Instruction |
Starting at the line containing "obj.parent = None", please quote every line up to and including the line containing "LAMP_DISTANCE = 1.5", exactly, and nothing beyond.

Collected material |
★ ★ ★ ★ ★ ★ ★

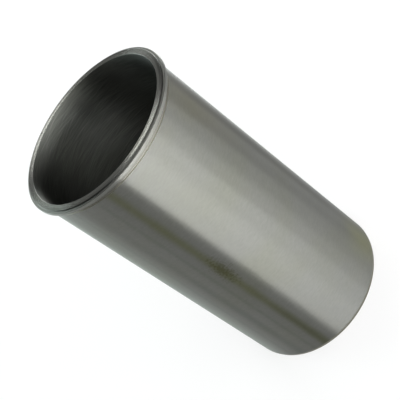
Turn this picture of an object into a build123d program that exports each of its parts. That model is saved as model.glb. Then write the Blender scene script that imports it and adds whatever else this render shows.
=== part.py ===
"""Dry cylinder liner: a thin-walled sleeve with a flange and a raised fire dam at its top end.

The liner stands on its bottom end, flange up. +Z is the bore axis, and the origin is the centre
of the bottom end face. All sizes are in millimetres.
"""

import os
from math import radians, tan

from build123d import *

# Bore and body
bore_diameter = 104.4
body_diameter = 110.0
overall_length = 216.2

# Flange, which hangs the liner in the counterbore of its block
flange_diameter = 115.8
flange_thickness = 2.3
flange_edge_break = 0.25

# Fire dam: the ring on top of the flange that the cylinder head gasket closes on
dam_diameter = 112.4
dam_height = 1.0
dam_edge_break = 0.15

# Inner land: the dam's face falls slightly towards the bore, so that the gasket seats outside it
land_diameter = 108.6
land_fall = 0.12
mouth_edge_break = 0.15

# Relief groove under the flange, which clears the corner of the counterbore
groove_width = 4.0
groove_depth = 0.7
groove_root_radius = 0.5
groove_shoulder_angle = 30.0

# Lead-in at the bottom end, outside and inside
lead_length = 2.4
lead_angle = 15.0
bore_lead_length = 1.2
bore_lead_angle = 30.0

# How closely a profile corner must match the place it is looked up by
corner_tolerance = 1e-6

# Radii and heights that follow from these
bore_radius = bore_diameter / 2
body_radius = body_diameter / 2
flange_radius = flange_diameter / 2
dam_radius = dam_diameter / 2
land_radius = land_diameter / 2
groove_radius = body_radius - groove_depth
lead_depth = lead_length * tan(radians(lead_angle))
bore_lead_depth = bore_lead_length * tan(radians(bore_lead_angle))

flange_top = overall_length - dam_height
flange_underside = flange_top - flange_thickness
groove_bottom = flange_underside - groove_width
shoulder_height = groove_depth * tan(radians(groove_shoulder_angle))
land_inner_height = overall_length - land_fall


def corner_at(vertices, radius, height):
    """Return the profile corners that lie at one radius and height."""
    place = Vector(radius, height)
    return [v for v in vertices if (Vector(v.X, v.Y) - place).length < corner_tolerance]


with BuildPart() as cylinder_liner:
    # Half section, drawn with X as the radius and Y as the height above the bottom end
    with BuildSketch(Plane.XZ) as section:
        with BuildLine():
            # Bottom end face and the outer lead-in
            Polyline(
                (bore_radius + bore_lead_depth, 0),
                (body_radius - lead_depth, 0),
                (body_radius, lead_length),
                (body_radius, groove_bottom),
            )
            # Relief groove: its sloped shoulder, its floor and the flange's underside
            Polyline(
                (body_radius, groove_bottom),
                (groove_radius, groove_bottom + shoulder_height),
                (groove_radius, flange_underside),
                (flange_radius, flange_underside),
            )
            # Flange rim, flange face, and the dam that stands on it
            Polyline(
                (flange_radius, flange_underside),
                (flange_radius, flange_top),
                (dam_radius, flange_top),
                (dam_radius, overall_length),
                (land_radius, overall_length),
                (bore_radius, land_inner_height),
            )
            # Bore, and its lead-in at the bottom
            Polyline(
                (bore_radius, land_inner_height),
                (bore_radius, bore_lead_length),
                (bore_radius + bore_lead_depth, 0),
            )
        make_face()

        # Root radius where the groove meets the flange's underside
        fillet(corner_at(section.vertices(), groove_radius, flange_underside), groove_root_radius)

        # Edge breaks on the rim, the dam and the bore's mouth
        chamfer(corner_at(section.vertices(), flange_radius, flange_underside), flange_edge_break)
        chamfer(corner_at(section.vertices(), flange_radius, flange_top), flange_edge_break)
        chamfer(corner_at(section.vertices(), dam_radius, overall_length), dam_edge_break)
        chamfer(corner_at(section.vertices(), bore_radius, land_inner_height), mouth_edge_break)
    revolve(axis=Axis.Z)

cylinder_liner.part.label = "cylinder_liner"

os.makedirs("parts", exist_ok=True)
export_step(cylinder_liner.part, "parts/cylinder_liner.step")
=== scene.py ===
"""Dresses a dry cylinder liner and sets it in a small pale studio.

The liner is one turned piece, so its visual form is one lathe mesh: a half section with every corner
slightly rounded, turned about the bore axis. Each stretch of the section carries the finish that the
machining leaves on it. Sizes are in millimetres and become metres where the mesh is made. Places
round the liner are angles in degrees from the front (-Y), counted towards +X.
"""

import logging
from dataclasses import dataclass, field
from enum import Enum
from math import cos, pi, radians, sin, tan

import bpy
from mathutils import Matrix, Vector

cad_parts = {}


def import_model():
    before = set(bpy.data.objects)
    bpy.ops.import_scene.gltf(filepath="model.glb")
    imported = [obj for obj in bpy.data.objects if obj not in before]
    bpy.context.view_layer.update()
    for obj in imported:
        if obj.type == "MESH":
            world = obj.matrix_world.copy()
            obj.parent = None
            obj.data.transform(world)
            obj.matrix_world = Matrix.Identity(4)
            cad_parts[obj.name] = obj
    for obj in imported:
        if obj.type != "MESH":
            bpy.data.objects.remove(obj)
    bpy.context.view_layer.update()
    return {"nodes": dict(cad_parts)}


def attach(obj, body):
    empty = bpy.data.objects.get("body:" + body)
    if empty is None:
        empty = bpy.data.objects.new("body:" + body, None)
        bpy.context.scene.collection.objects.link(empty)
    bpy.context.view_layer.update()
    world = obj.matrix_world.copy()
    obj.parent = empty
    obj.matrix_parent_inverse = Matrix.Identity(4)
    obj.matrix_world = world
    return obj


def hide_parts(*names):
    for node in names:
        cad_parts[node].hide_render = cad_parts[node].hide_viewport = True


LOG = logging.getLogger("liner")
NODE = "cylinder_liner"
PIECE = "liner_turned"
MM = 0.001

Colour = tuple[float, float, float]
NEUTRAL: Colour = (1.0, 1.0, 1.0)
IRON: Colour = (0.985, 1.0, 0.92)
HONED_IRON: Colour = (0.965, 1.0, 0.91)
OLIVE: Colour = (0.74, 0.76, 0.50)
OIL_STAIN: Colour = (0.92, 0.93, 0.80)

QUARTER_TURN = 0.25  # turns the wide spread of light from along the marks to across them
BUMP_STRENGTH = 0.35
ROUGHNESS_SWING = 0.05  # how far the marks vary the roughness, either way, as a share of it
FLAT_FACE_WEIGHT = 100
MOST_OF_A_SIDE = 0.45  # the most that a rounding may take of a side of the section
LAMP_DISTANCE = 1.5  # metres, from the point that the lamps face


class Zone(Enum):
    """The finishes that machining leaves on the liner, in the order of the mesh's material slots."""

    GROUND = 0
    LAND = 1
    DAM = 2
    WALL = 3
    FLANGE = 4
    RIM = 5
    GROOVE = 6
    SHOULDER = 7
    HONED = 8
    BREAK = 9
    END = 10
    LEAD = 11


@dataclass(frozen=True)
class Corner:
    """One corner of the half section: its place, the finish of the stretch after it, and its rounding."""

    radius: float
    height: float
    zone: Zone
    rounding: float

    def point(self) -> Vector:
        """Return the corner's place in the section's plane."""
        return Vector((self.radius, self.height))


# ---------------------------------------------------------------- node groups


def rgba(grey: float, tint: Colour = NEUTRAL) -> tuple[float, float, float, float]:
    """Return a linear colour of one brightness, tinted."""
    return (grey * tint[0], grey * tint[1], grey * tint[2], 1.0)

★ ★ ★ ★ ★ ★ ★

Task result |
            obj.parent = None
            obj.data.transform(world)
            obj.matrix_world = Matrix.Identity(4)
            cad_parts[obj.name] = obj
    for obj in imported:
        if obj.type != "MESH":
            bpy.data.objects.remove(obj)
    bpy.context.view_layer.update()
    return {"nodes": dict(cad_parts)}


def attach(obj, body):
    empty = bpy.data.objects.get("body:" + body)
    if empty is None:
        empty = bpy.data.objects.new("body:" + body, None)
        bpy.context.scene.collection.objects.link(empty)
    bpy.context.view_layer.update()
    world = obj.matrix_world.copy()
    obj.parent = empty
    obj.matrix_parent_inverse = Matrix.Identity(4)
    obj.matrix_world = world
    return obj


def hide_parts(*names):
    for node in names:
        cad_parts[node].hide_render = cad_parts[node].hide_viewport = True


LOG = logging.getLogger("liner")
NODE = "cylinder_liner"
PIECE = "liner_turned"
MM = 0.001

Colour = tuple[float, float, float]
NEUTRAL: Colour = (1.0, 1.0, 1.0)
IRON: Colour = (0.985, 1.0, 0.92)
HONED_IRON: Colour = (0.965, 1.0, 0.91)
OLIVE: Colour = (0.74, 0.76, 0.50)
OIL_STAIN: Colour = (0.92, 0.93, 0.80)

QUARTER_TURN = 0.25  # turns the wide spread of light from along the marks to across them
BUMP_STRENGTH = 0.35
ROUGHNESS_SWING = 0.05  # how far the marks vary the roughness, either way, as a share of it
FLAT_FACE_WEIGHT = 100
MOST_OF_A_SIDE = 0.45  # the most that a rounding may take of a side of the section
LAMP_DISTANCE = 1.5  # metres, from the point that the lamps face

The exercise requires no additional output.